2001. Michael regressa invencível e grava o seu primeiro álbum completo de material novo. E eu sempre vigilante.

25 de junho de 2009. E tudo o que imaginaste, cantaste e dançaste se desmoronou. Toda a tua filantropia deixou de ter importância. Todo o bem que fizeste passou para segundo plano. A tua música e a paz que almejaste para as crianças do mundo foram cobertas de sombras. Pecados e difamações passaram a fazer parte da nossa memória colectiva. Mas eu ativo o meu mecanismo de sobrevivência e vejo-te a sorrir para mim, ainda inocente. Entre nós, essa tua música que a certa altura da minha vida me salvou. Descansa em paz, Michael.

Smile, my dear Michael, because «(…) the two of us need look no more, we both found what we were looking for, with a friend to cal my own, i’ll never been alone.
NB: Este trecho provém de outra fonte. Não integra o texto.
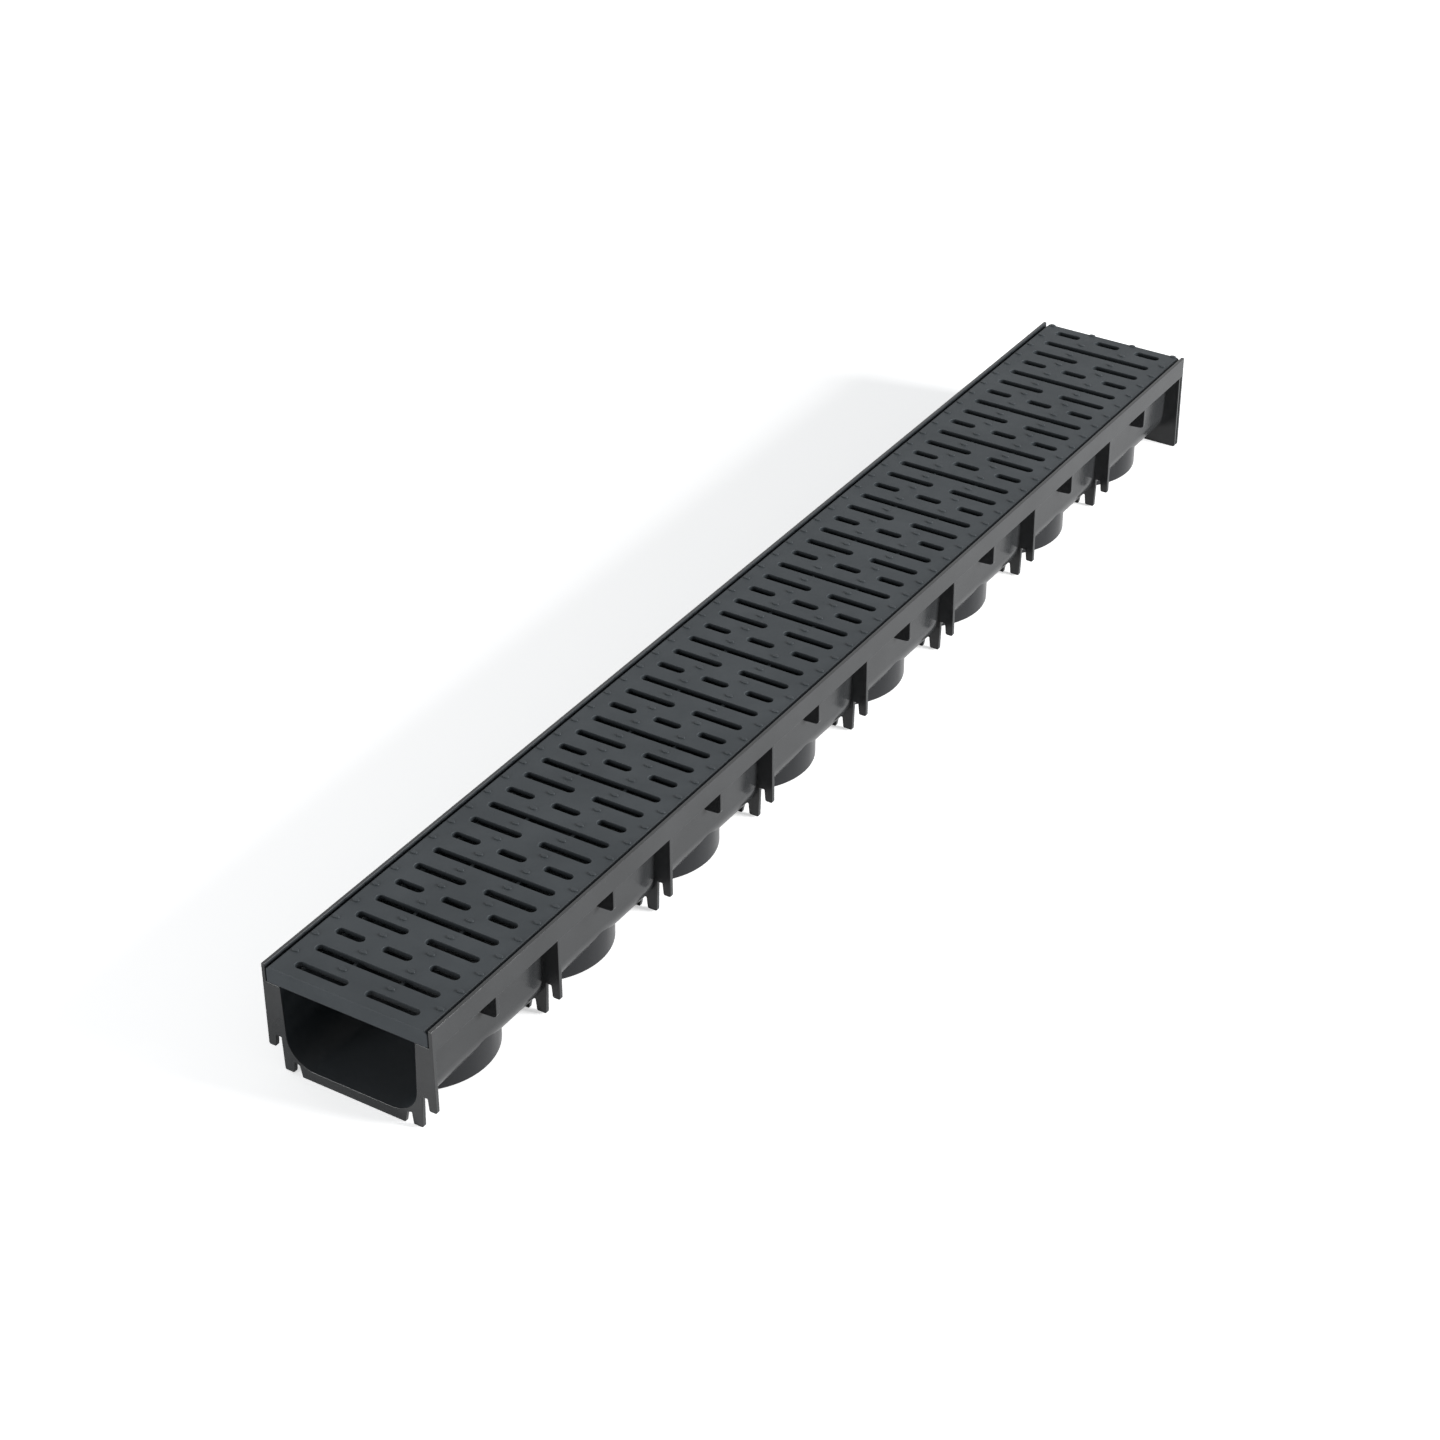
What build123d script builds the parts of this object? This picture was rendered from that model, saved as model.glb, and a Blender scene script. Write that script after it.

And you, my friend, will see, you’re got a friend in me. You’re always running here and there, you feel you’re not wanted anywhere. If you ever look behind and don’t like what you find, there’s something you should know, you’ve got a place to go. I used to say I and me, now it’s us, now it’s we. Most people would turn you away, I don’t listen to a word they say, they don’t see you as I do, I wish they would try to, I’m sure they’d think again if they had a friend like you (…)».*

*Excerto da letra da balada “Ben” (1972).
Michael Jackson (29 de agosto de 1958 – 25 de junho de 2009, EUA) foi cantor, compositor, dançarino, produtor, empresário, filantropo, pacifista e activista. Segundo a revista Rolling Stone, facturou em vida cerca de sete bilhões de dólares, tornando-se o artista mais rico da história. A especulação sobre os excessos e as controvérsias da sua vida pública e privada continua a povoar os meios de comunicação social e o nosso imaginário, numa tentativa de apurar a verdade sobre este menino-homem que é ainda considerado por muitos como o Rei da Música Pop, ao criar um estilo de performance inimitável.